Briny Breezes is among Florida's smallest incorporated municipalities. The 2020 United States Census recorded a population of 601 residents.[6] The town's population skews older, consistent with its character as a retirement and semi-retirement community and its location in a region that draws significant numbers of retirees and seasonal residents. The cooperative ownership structure, which can present barriers to financing unfamiliar to younger buyers, reinforces this demographic tendency.

Population counts fluctuate seasonally. Winter months bring seasonal residents who are shareholders but not year-round occupants, a pattern common throughout coastal Palm Beach County. The effective winter population is considerably higher than the census figure, which captures only permanent residents.

Getting There

Briny Breezes is accessible primarily via State Road A1A, which runs directly through the town along the barrier island. Travelers coming from the west can reach A1A via the bridges that cross the Intracoastal Waterway from Boynton Beach. Interstate 95 and the Florida Turnpike run parallel to the coast several miles inland, with exits at Boynton Beach providing the most direct access. The Palm Beach International Airport in West Palm Beach serves the broader region and is approximately 15 miles north of the town.

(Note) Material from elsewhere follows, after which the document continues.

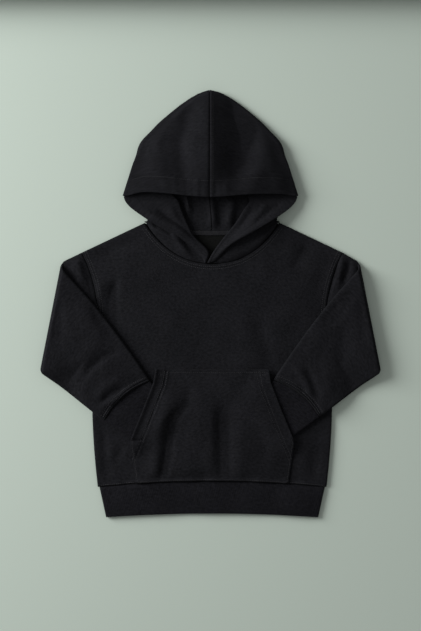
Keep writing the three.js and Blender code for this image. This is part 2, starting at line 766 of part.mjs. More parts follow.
function hoodHalf(name) {
  const side = name === "left" ? -1 : 1;
  const half = (SEAM_GAP / 2) * side;
  const [outer, inward] = [
    [side, 0],
    [-side, 0],
  ];
  const lowerRows = HOOD_LOWER.map((row) => ({
    ...row,
    side: [side * row.side[0] + BODY_SHIFT * (1 - smooth((row.side[1] - 108) / 30)), row.side[1]],
    roll: [row.roll[side < 0 ? 0 : 1], row.rollY],
    lift: row.lift[side < 0 ? 0 : 1],
    face: mirrored(row.face, side),
  }));
  const upperRows = HOOD_UPPER.map((row) => ({
    ...row,
    seam: row.y,
    side: [side * (row.outline - SIDE_INSET), row.y],
    roll: [side * row.roll, row.y],
    face: [side * row.outline, row.y],
  }));
  const rimIndex = lowerRows.length;
  const neckEnd = 0.5 + (FRONT_MEET_X - BODY_SHIFT) / (2.7 * NECK_SIDE[0]);
  const neckSteps = steps(2 * FRONT_NECK_STEPS)
    .map((u) => (side < 0 ? u : 1 - u))
    .filter((u) => side * (u - neckEnd) > 0.02);
  neckSteps.push(neckEnd);
  const neckRun = neckSteps.map((u) => (u - neckSteps[0]) / (neckEnd - neckSteps[0]));

  // Back layer, side fold, middle layer, roll and turned-out flap of one row.
  function underneath(row, i) {
    const fade = clamp(1 - i / rimIndex);
    const start = [seamX(row.seam) + half, row.seam];
    const sideEnd = [row.side[0] - side * EDGE_RADIUS, row.side[1]];
    const bow = (reference, from, to, t) => {
      const straight = lerp2(reference(0), reference(1), t);
      const [x, y] = lerp2(from, to, t);
      const [rx, ry] = reference(t);
      return [x + fade * (rx - straight[0]), y + fade * (ry - straight[1])];
    };
    const backNeck = (t) =>
      neckPoint(0.5 + (side * t) / 2, BACK_NECK_Y, BACK_NECK_HANDLES, 0.5);
    const frontNeck = (t) =>
      neckPoint(lerp(0.5 + side / 2, neckEnd, t), FRONT_NECK_Y, FRONT_NECK_HANDLES, 0.6);
    const back = course(BACK_NECK_STEPS, (t) => vec(...bow(backNeck, start, sideEnd, t), LOWER_Z));
    const rollEnd = [row.roll[0] + side * ROLL_RADIUS, row.roll[1]];
    const middle = neckRun.map((t) => {
      const [nx, ny] = frontNeck(t);
      const z = lerp(UPPER_Z, frontZ(nx - BODY_SHIFT, ny), fade);
      return vec(...bow(frontNeck, sideEnd, rollEnd, t), z);
    });
    const rollZ = middle[middle.length - 1].z;
    const flap = course(FLAP_STEPS, (t) => {
      const [x, y] = lerp2(rollEnd, [row.face[0] - side * (row.y ? ROLL_RADIUS : 0), row.face[1]], t);
      const settled = row.y ? 2 * ROLL_RADIUS : lerp(2 * ROLL_RADIUS, FLAP_REST, t);
      const under = lerp(rollZ, UPPER_Z, t);
      return vec(x, y, under + settled + (row.lift ?? 0) * smooth(t * 1.1));
    });
    return [
      ...back,
      ...halfTurn(row.side, outer, LOWER_Z, UPPER_Z, 3),
      ...middle,
      ...halfTurn(row.roll, inward, rollZ, rollZ + 2 * ROLL_RADIUS, 3),
      ...flap,
    ];
  }

  // The top layer of one row, from the outline to the seam.
  function onTop(row, out) {
    const z = outlineTop(row.y);
    const radius = row.turn;
    const from = [row.face[0] - out[0] * radius, row.face[1] - out[1] * radius];
    const fade = clamp(1 - (row.y - RIM_Y) / 40);
    return course(TOP_STEPS, (t) => {
      const [x, y] = lerp2(from, [seamX(200) + half, row.y], t);
      const s = Math.abs(x) / Math.abs(from[0]);
      return vec(x, y + fade * (rimY(s) - RIM_Y), Math.max(z, topLayerZ(x, y, s)));
    });
  }

  const lower = lowerRows.map(underneath);
  const rim = underneath(upperRows[0], rimIndex);
  const middleCount = rim.length - (BACK_NECK_STEPS + 1) + 3;
  // Five points of a turn, the first two repeated to fill a row of middleCount.
  const repeated = (turn) =>
    Array.from({ length: middleCount }, (_, j) => {
      const past = j - (middleCount - 3);
      return turn[past < 0 ? Math.floor((2 * j) / (middleCount - 3)) : 2 + past];
    });
  const upper = upperRows.map((row, i) => {
    const [p, q] = [upperRows[Math.max(i - 1, 0)].face, upperRows[Math.min(i + 1, upperRows.length - 1)].face];
    const length = Math.hypot(q[0] - p[0], q[1] - p[1]);
    const lean = smooth((row.y - GUSSET_END_Y) / 40);
    const out = lerp2(outer, [(side * (q[1] - p[1])) / length, (side * (p[0] - q[0])) / length], lean);
    const top = outlineTop(row.y);
    if (row.y < GUSSET_END_Y + 1) {
      const tip = row.face;
      return [
        ...underneath(row, rimIndex),
        ...halfTurn(tip, outer, UPPER_Z + 2 * ROLL_RADIUS, top, 3),
        ...onTop({ ...row, turn: ROLL_RADIUS }, outer),
      ];
    }
    const radius = (top - LOWER_Z) / 2;
    const end = [row.face[0] - out[0] * radius, row.face[1] - out[1] * radius];
    const start = [seamX(row.y) + half, row.y];
    const back = course(BACK_NECK_STEPS, (t) => vec(...lerp2(start, end, t), LOWER_Z));
    const open = upperRows[i - 1].y < GUSSET_END_Y + 1;
    const fold = open
      ? halfTurn(row.face, out, LOWER_Z, top, middleCount, middleCount - 3)
      : repeated(halfTurn(row.face, out, LOWER_Z, top, 5));
    return [...back, ...fold, ...onTop({ ...row, turn: radius }, out)];
  });

  // The crown's last row runs along the seam itself.
  const crownTop = outlineTop(CROWN_Y);
  const crownRadius = (crownTop - LOWER_Z) / 2;
  const x = seamX(CROWN_Y) + half;
  const crownY = CROWN_Y - crownRadius;
  const lastY = upperRows[upperRows.length - 1].y;
  const run = (z) => (t) => vec(x, lerp(lastY + 0.3, crownY, t), z);
  const crownTurn = halfTurn([x, CROWN_Y], [0, 1], LOWER_Z, crownTop, 5);
  upper.push([
    ...course(BACK_NECK_STEPS, run(LOWER_Z)),
    ...repeated(crownTurn),
    ...course(TOP_STEPS, run(crownTop)).reverse(),
  ]);
  const atSeam = (p) => Math.abs(p.x - seamX(p.y) - half) < 0.01;
  return clothWall([{ rows: [...lower, rim] }, { rows: upper }], FLEECE, (p, normal) =>
    atSeam(p) ? normal.setX(0) : normal,
  );
}

// Neck tape, over the seam between back panel and hood
function neckTape() {
  const z = LOWER_Z + (FLEECE + TAPE) / 2 + SEAM_GAP;
  const share = TAPE_HALF_LENGTH / NECK_SIDE[0] / 2;
  const rows = [-TAPE_WIDTH, -TAPE_WIDTH / 2, 0, TAPE_ABOVE].map((off) =>
    spread(0.5 - share, 0.5 + share, 14).map((u) =>
      vec(...neckPoint(u, BACK_NECK_Y, BACK_NECK_HANDLES, off), z),
    ),
  );
  return clothWall([{ rows }], TAPE);
}

const materials = Object.fromEntries(
  Object.entries(COLOURS).map(([name, color]) => [
    name,
    new THREE.MeshStandardMaterial({ color, roughness: 0.95, metalness: 0 }),
  ]),
);

const hoodie = new THREE.Group();
function add(name, geometry, material) {
  const mesh = new THREE.Mesh(geometry, materials[material]);
  mesh.name = name;
  hoodie.add(mesh);
}

add("back_panel", backPanel(), "fleece");
add("front_panel", frontPanel(), "fleece");
add("pocket", pocket(), "fleece");
add("sleeve_left", sleeve("left"), "fleece");
add("sleeve_right", sleeve("right"), "fleece");
add("cuff_left", cuff("left"), "rib");
add("cuff_right", cuff("right"), "rib");
add("hem_band", hemBand(), "rib");
add("hood_left", hoodHalf("left"), "fleece");
add("hood_right", hoodHalf("right"), "fleece");
add("neck_tape", neckTape(), "tape");

// The origin is under the middle of the garment, on the surface it lies on.
const box = new THREE.Box3().setFromObject(hoodie);
const middle = box.getCenter(new THREE.Vector3());
for (const mesh of hoodie.children) mesh.geometry.translate(-middle.x, -middle.y, -box.min.z);

export default hoodie;
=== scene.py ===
"""Looks of a toddler hoodie in black fleece, lying flat with its front up: the hood is spread open
above, the sleeves are folded over the chest and both cuffs are tucked into the front pocket.

Every shape is worked out in millimetres, seen from above: X to the right, Y from hem to hood, Z up
off the surface. A sheet of cloth is a grid of rows, given by the middle of its thickness."""

import math

import bpy
import numpy as np
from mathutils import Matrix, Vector
from mathutils.bvhtree import BVHTree


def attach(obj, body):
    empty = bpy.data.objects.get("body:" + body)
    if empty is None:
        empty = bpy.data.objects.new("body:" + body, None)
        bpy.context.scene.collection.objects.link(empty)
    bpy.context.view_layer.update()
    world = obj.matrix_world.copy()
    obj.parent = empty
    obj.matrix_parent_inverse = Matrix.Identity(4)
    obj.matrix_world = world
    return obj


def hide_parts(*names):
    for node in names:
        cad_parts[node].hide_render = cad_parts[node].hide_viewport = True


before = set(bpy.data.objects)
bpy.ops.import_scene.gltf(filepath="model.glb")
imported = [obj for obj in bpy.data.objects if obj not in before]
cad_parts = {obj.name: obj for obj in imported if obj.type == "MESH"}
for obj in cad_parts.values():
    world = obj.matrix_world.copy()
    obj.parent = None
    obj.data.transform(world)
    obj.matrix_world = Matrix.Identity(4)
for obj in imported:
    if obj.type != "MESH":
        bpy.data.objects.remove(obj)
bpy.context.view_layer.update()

MM = 0.001
ORIGIN_Y = 0.045  # the garment's own middle lies this far up its drawing

# Cloth
FLEECE = 1.8
RIB = 2.0
TAPE = 0.7
GAP = 0.4
EDGE_RADIUS = 1.6
CUFF_RADIUS = 1.3
LOWER_Z = FLEECE / 2
UPPER_Z = LOWER_Z + 2 * EDGE_RADIUS
CHEST_LOFT = 2.3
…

Public transit options are limited, as is typical for small barrier island communities in Palm Beach County. The Palm Tran bus system serves the Boynton Beach area and portions of A1A, though service frequency on the barrier island is modest. The Tri-Rail commuter rail system connects the broader region — including West Palm Beach, Fort Lauderdale, and Miami — but its stations are on the mainland, requiring an additional surface connection to reach Briny Breezes itself.